Cost estimate: 12 trials x 5 min each = 60 minutes of compute. At ~ $0.19/hr for n1-standard-4, that’s roughly $0.19 total. With parallel_trial_count=3, wall-clock time would be approximately 20 minutes (4 batches of 3 trials).

Why not run all 12 in parallel? With 12 trials we have enough data for the adaptive optimizer to learn: after each batch of 3 completes, the tuner updates its model of which regions of the search space are promising and steers the next batch toward them. Running all 12 at once would turn the search into an expensive random sweep — every trial would be launched “blind” before any results come back.

Discussion

What is the effect of parallelism in tuning?

  • How might running 10 trials in parallel differ from running 2 at a time in terms of cost, time, and result quality?
  • When would you want to prioritize speed over adaptive search benefits?
Factor High parallelism (e.g., 10) Low parallelism (e.g., 2)
Wall-clock time Shorter Longer
Total cost ~Same (slightly more overhead) ~Same
Adaptive search quality Worse (tuner explores “blind”) Better (tuner learns between batches)
Best for Cheap/short trials, deadlines Expensive trials, small budgets

Why does parallelism hurt result quality? Vertex AI’s adaptive search learns from completed trials to choose better parameter combinations. With many trials in flight simultaneously, the tuner can’t incorporate results quickly — it explores “blind” for longer, often yielding slightly worse results for a fixed max_trial_count. With modest parallelism (2–4), the tuner can update beliefs and exploit promising regions between batches.

Guidelines: - Keep parallel_trial_count to ≤ 25–33% of max_trial_count when you care about adaptive quality. - Increase parallelism when trials are long and the search space is well-bounded.

Callout

When to prioritize speed vs. adaptive quality

Favor higher parallelism when you have strict deadlines, very cheap/short trials where startup time dominates, a non-adaptive search, or unused quota/credits.

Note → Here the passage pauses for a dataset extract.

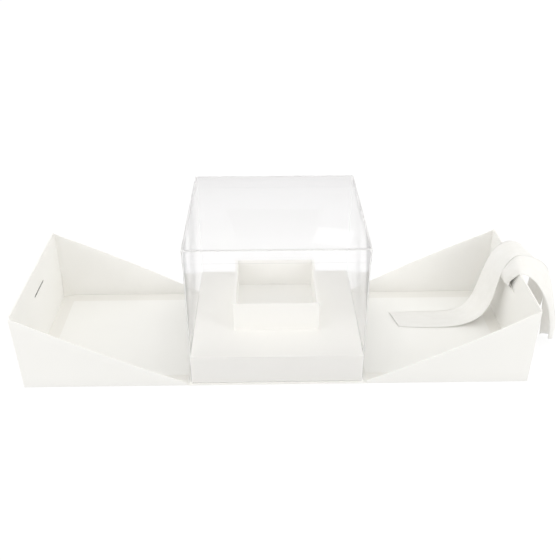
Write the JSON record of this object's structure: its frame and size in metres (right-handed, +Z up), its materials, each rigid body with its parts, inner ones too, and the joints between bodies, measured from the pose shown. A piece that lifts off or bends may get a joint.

Favor lower parallelism when trials are expensive or noisy, max_trial_count is small (≤ 10–20), early stopping is enabled, or you’re exploring many dimensions at once.

Practical recipe: - First run: max_trial_count=3, parallel_trial_count=3 (pipeline sanity check — too few trials for adaptive search to help, so run them all at once). - Main run: max_trial_count=10–20, parallel_trial_count=2–4 (enough trials for the optimizer to learn between batches). - Scale up parallelism only after the above completes cleanly and you confirm adaptive performance is acceptable.

Clean up staging files


HP tuning launches multiple trials, so staging tarballs accumulate even faster. Delete them when you’re done:

PYTHON

!gsutil -m rm -r gs://{BUCKET_NAME}/.vertex_staging/

What’s next: using your tuned model


After tuning, your best model’s weights sit in GCS under the best trial’s artifact directory. The most common next steps are:

  • Batch prediction (most common): Load the best model from GCS and run inference on a dataset — this is what we did in the evaluation sections of Episodes 4–5 when we loaded models from GCS into memory. For larger-scale batch prediction, Vertex AI offers Batch Prediction Jobs that handle provisioning and scaling automatically.
  • Experiment tracking: Vertex AI Experiments can log metrics, parameters, and artifacts across runs for systematic comparison. Consider integrating this into your workflow as your projects grow.
  • Online deployment: If you need real-time predictions via an API, Vertex AI Endpoints let you deploy your model — but endpoints bill continuously (~ $4.50/day for an n1-standard-4), so only deploy when you genuinely need a live API.
Key Points
  • Vertex AI Hyperparameter Tuning Jobs efficiently explore parameter spaces using adaptive strategies.
  • Define parameter ranges in parameter_spec; the number of settings tried is controlled later by max_trial_count.
  • The hyperparameter_metric_tag reported by cloudml-hypertune must exactly match the key in metric_spec.
  • Limit parallel_trial_count (2–4) to help adaptive search.
  • Use GCS for input/output and aggregate metrics.json across trials for detailed analysis.